When Betty and Zorg leave their beachside shack at the end of the first act, some 45 minutes in to the film, I had hopes that this longer cut really would add a sweeping, epic dimension to Beineix’s tale of doomed love and lift it to a higher level. Some two hours later though it was clear that ultimately all it adds is another hour.
The film charts a romance that lasts around a year but the structure encompasses a life time. The early beachside scenes are youth and infatuation; the middle Paris section are the working years, the career years while the final section in a village in the Pyrenees is retirement and death. Sadly the film follows the scheme too closely – that early section is sumptuous, magnificent and over far too quickly; the middle section is bright and lively but doesn’t really get anywhere and by the time you reach the retirement section the film is clapped out and rather dribbles away.
The problem with the three hour cut is that a disproportionate number of the cut scenes come from this part and as a result the film is unbalanced, it takes up the best part of half the running time. Most of the added scenes are eminently disposable comic moments or simply more of the same.
Betty Blue is usually thought of in terms of being a sexy film but after the famous opening scene of the pair of them going at it in conventional missionary style under the picture of Mona Lisa, it is not the sex scenes that mark it out as different, it is the casual full frontal nudity. It is these moments, when they are standing answering the phone or making up a fold out bed that really give the sense that the film is offering us something raw and intimate, that we know these characters in a way we don’t other screen creations.

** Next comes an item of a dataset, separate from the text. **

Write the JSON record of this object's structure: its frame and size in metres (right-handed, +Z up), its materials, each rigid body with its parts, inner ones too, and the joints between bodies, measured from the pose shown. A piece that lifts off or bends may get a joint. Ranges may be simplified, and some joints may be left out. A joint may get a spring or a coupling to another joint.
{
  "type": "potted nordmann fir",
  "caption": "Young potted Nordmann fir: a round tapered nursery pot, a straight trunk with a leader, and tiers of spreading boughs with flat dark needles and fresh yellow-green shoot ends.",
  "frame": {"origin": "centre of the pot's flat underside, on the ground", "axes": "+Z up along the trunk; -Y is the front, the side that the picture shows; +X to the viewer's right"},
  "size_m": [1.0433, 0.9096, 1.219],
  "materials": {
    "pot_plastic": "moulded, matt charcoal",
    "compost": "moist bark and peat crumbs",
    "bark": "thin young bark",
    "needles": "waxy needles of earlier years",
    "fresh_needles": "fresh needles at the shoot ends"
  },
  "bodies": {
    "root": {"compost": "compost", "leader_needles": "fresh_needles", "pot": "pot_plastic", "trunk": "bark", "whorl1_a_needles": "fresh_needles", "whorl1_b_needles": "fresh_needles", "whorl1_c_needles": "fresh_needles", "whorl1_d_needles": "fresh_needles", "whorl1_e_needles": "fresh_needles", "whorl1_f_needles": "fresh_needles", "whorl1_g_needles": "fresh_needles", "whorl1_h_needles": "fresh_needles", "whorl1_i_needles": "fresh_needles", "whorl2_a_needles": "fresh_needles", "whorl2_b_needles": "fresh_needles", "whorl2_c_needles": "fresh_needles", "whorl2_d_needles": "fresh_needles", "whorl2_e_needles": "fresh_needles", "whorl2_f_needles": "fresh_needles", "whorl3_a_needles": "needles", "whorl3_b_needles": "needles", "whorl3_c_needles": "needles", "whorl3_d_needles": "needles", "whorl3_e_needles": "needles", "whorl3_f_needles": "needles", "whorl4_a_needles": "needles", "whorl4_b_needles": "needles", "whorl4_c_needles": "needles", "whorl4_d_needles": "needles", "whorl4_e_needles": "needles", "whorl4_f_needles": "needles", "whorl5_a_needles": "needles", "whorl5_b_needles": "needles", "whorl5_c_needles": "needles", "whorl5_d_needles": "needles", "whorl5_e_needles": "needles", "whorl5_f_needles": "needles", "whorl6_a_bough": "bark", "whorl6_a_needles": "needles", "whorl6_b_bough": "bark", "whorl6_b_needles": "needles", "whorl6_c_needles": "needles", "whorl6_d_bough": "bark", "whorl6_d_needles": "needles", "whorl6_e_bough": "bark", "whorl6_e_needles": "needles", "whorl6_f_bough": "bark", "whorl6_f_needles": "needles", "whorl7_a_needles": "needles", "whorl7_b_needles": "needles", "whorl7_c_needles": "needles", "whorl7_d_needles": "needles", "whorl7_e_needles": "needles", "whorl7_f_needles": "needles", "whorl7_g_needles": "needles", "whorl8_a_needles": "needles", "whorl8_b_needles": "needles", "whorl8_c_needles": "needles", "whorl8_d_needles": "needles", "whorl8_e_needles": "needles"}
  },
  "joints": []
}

This is a neat trick as the characters are actually pretty thin constructions. Zorg is the standard undiscovered genius writer, Betty has a very convenient form of mental illness that compels her to do visually arresting self-destructive stunts. That it works is down to the two leads and in particular Jean-Hugues Anglades. The posters are Dalle’s but it is Anglade’s film. He’s the human one, the believable one in the relationship. He’s extraordinarily expressive.

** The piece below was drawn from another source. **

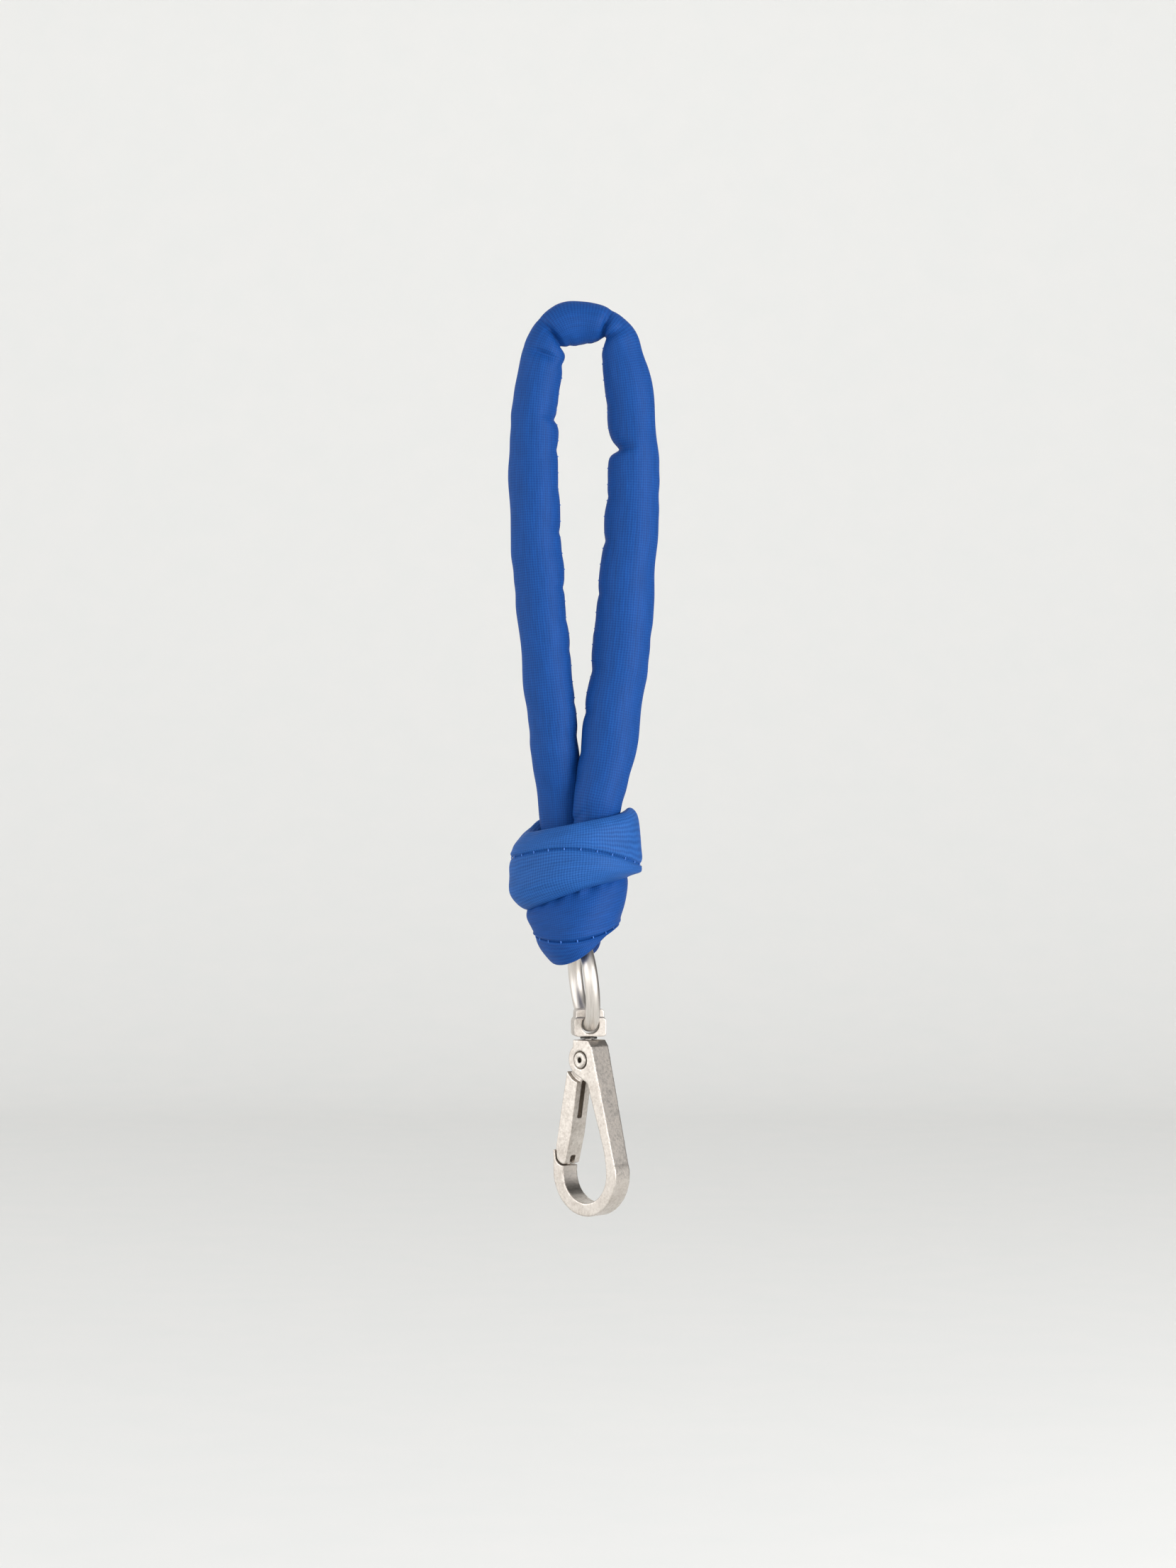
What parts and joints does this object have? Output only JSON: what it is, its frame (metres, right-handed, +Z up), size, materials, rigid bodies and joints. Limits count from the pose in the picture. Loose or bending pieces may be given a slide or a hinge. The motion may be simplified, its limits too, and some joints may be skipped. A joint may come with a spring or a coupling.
{
  "type": "wrist strap",
  "caption": "Stuffed nylon wrist strap tied in a knot round an O-ring, with a swivel eye and a sprung snap hook.",
  "frame": {"origin": "top of the space inside the hand loop, where the strap hangs from a wrist or a peg", "axes": "+Z up, along the hanging strap from the hook to the hand loop; +X to the right across the loop; the front faces -Y"},
  "size_m": [0.0432, 0.0332, 0.2575],
  "materials": {
    "nylon_cover": "royal-blue plain-woven nylon, matte with a slight sheen",
    "wadding": "white polyester fibre",
    "seam_thread": "blue polyester sewing thread",
    "cast_zinc": "antique-silver plated zinc casting, satin and slightly grainy",
    "ring_wire": "antique-silver plated steel wire, satin",
    "dark_steel": "blackened spring steel"
  },
  "bodies": {
    "strap": {"strap_cover": "nylon_cover", "strap_wadding": "wadding", "loop_seam_thread": "seam_thread", "knot_upper_turn": "nylon_cover", "knot_lower_turn": "nylon_cover", "upper_seam_thread": "seam_thread", "lower_seam_thread": "seam_thread", "end_tab": "nylon_cover", "tab_bar_tack": "seam_thread"},
    "ring": {"o_ring": "ring_wire"},
    "eye": {"swivel_eye": "cast_zinc", "swivel_washer": "dark_steel"},
    "hook": {"hook_body": "cast_zinc", "gate_rivet": "ring_wire"},
    "gate": {"gate_lever": "cast_zinc", "gate_spring": "dark_steel"}
  },
  "joints": [
    {"name": "ring_swing", "type": "hinge", "parent": "strap", "child": "ring", "pos_m": [-0.00068, -0.00025, -0.16783], "axis": [-0.1805, 0.9836, 0], "range_deg": [-25, 10]},
    {"name": "eye_slide", "type": "hinge", "parent": "ring", "child": "eye", "pos_m": [0.0007, 0, -0.1801], "axis": [0.9772, 0.1794, 0.1132], "range_deg": [-100, 100]},
    {"name": "swivel_spin", "type": "hinge", "parent": "eye", "child": "hook", "pos_m": [0.00208, 0.00025, -0.1962], "axis": [0, 0, 1], "continuous": true},
    {"name": "gate_open", "type": "hinge", "parent": "hook", "child": "gate", "pos_m": [0.00208, 0.00025, -0.2022], "axis": [-0.6947, -0.7193, 0], "range_deg": [0, 28], "stiffness_Nm_per_rad": 0.03, "springref_deg": -28.65, "deforming": ["gate_spring"]}
  ]
}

In comparison Dalle is stuck playing a fantasy sex figure. She is the embodiment of the dour tragic male fantasy that if they were ever to meet a girl with a sexual appetite the equal of their own she’d inevitably turn out to be a nutter.
Though you never meet them I’m sure that there are purists who insist of calling it by the proper title 37°2 le matin but Betty Blue is more appropriate because like its heroine it is defiantly its own creation. It certainly isn’t a great film, indeed it’s often a bit silly but the passing of the years haven’t diminished it in the slightest and, seeing it afresh after all these years, it was rather lovely to find there is something undeniably magnificent about it.